- [EXERCISE TASK] Report only how many lines of the entries below contain the string "materials".
--- START EXTRACTED ENTRIES ---
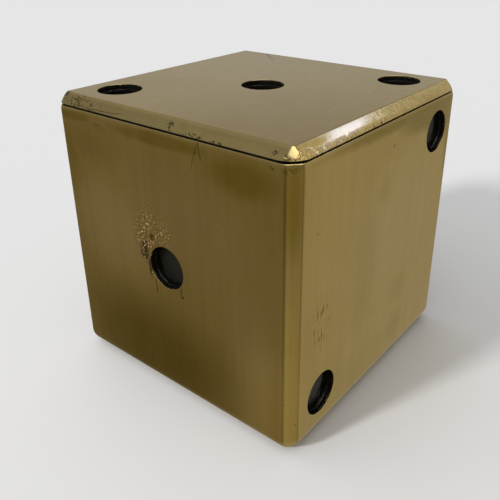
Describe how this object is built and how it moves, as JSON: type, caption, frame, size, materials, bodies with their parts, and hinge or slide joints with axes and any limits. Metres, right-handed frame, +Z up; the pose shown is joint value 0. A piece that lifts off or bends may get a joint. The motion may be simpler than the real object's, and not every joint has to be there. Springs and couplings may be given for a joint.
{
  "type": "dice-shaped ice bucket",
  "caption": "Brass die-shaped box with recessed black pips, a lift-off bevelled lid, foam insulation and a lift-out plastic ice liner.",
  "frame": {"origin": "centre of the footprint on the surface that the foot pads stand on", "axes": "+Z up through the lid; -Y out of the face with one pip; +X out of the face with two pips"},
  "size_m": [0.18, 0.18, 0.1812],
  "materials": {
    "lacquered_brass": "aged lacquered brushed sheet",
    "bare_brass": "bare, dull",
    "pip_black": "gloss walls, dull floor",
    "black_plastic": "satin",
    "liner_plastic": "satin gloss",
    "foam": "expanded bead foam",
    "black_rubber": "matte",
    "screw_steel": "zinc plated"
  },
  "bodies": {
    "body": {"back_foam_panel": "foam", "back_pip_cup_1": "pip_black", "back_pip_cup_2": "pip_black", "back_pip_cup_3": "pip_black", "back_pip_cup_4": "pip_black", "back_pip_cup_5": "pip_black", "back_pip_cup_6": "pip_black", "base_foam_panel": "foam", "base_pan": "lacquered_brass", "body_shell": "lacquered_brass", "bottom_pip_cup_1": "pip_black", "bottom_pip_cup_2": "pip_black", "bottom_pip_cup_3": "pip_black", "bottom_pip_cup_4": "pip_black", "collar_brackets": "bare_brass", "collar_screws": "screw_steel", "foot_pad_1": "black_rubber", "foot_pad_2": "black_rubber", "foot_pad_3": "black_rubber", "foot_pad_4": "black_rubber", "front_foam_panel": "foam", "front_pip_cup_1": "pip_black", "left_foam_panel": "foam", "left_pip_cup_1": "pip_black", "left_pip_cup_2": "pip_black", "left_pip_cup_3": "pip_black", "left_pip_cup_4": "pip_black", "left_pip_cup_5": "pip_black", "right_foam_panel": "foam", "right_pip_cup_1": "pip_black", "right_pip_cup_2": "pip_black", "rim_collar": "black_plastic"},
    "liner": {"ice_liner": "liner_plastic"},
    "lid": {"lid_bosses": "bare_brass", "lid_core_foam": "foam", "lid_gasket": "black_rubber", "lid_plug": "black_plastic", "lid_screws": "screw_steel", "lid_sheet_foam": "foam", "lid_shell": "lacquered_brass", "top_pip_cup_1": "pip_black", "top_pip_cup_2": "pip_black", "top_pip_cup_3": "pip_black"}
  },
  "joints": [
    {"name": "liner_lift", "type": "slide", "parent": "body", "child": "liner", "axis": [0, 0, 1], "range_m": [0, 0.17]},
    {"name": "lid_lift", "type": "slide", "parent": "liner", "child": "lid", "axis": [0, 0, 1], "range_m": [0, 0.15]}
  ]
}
--- END EXTRACTED ENTRIES ---
--- START EXTRACTED ENTRIES ---
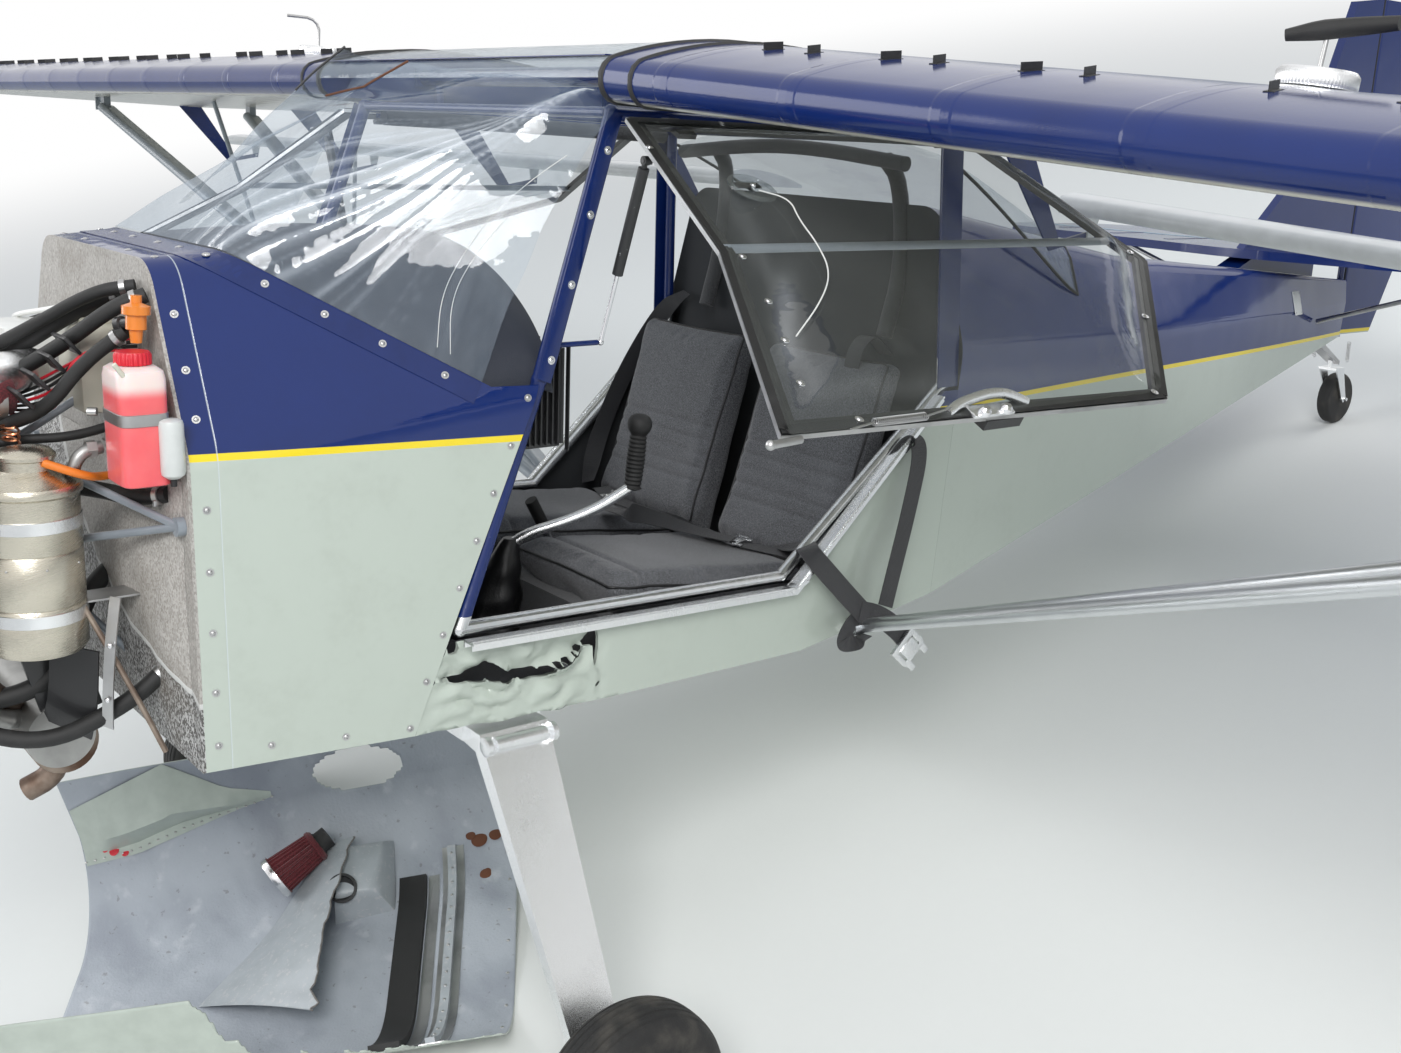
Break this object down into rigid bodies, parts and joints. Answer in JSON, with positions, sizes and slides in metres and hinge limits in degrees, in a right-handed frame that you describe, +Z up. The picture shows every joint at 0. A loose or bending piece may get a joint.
--- END EXTRACTED ENTRIES ---
- [TASK RESPONSE] 2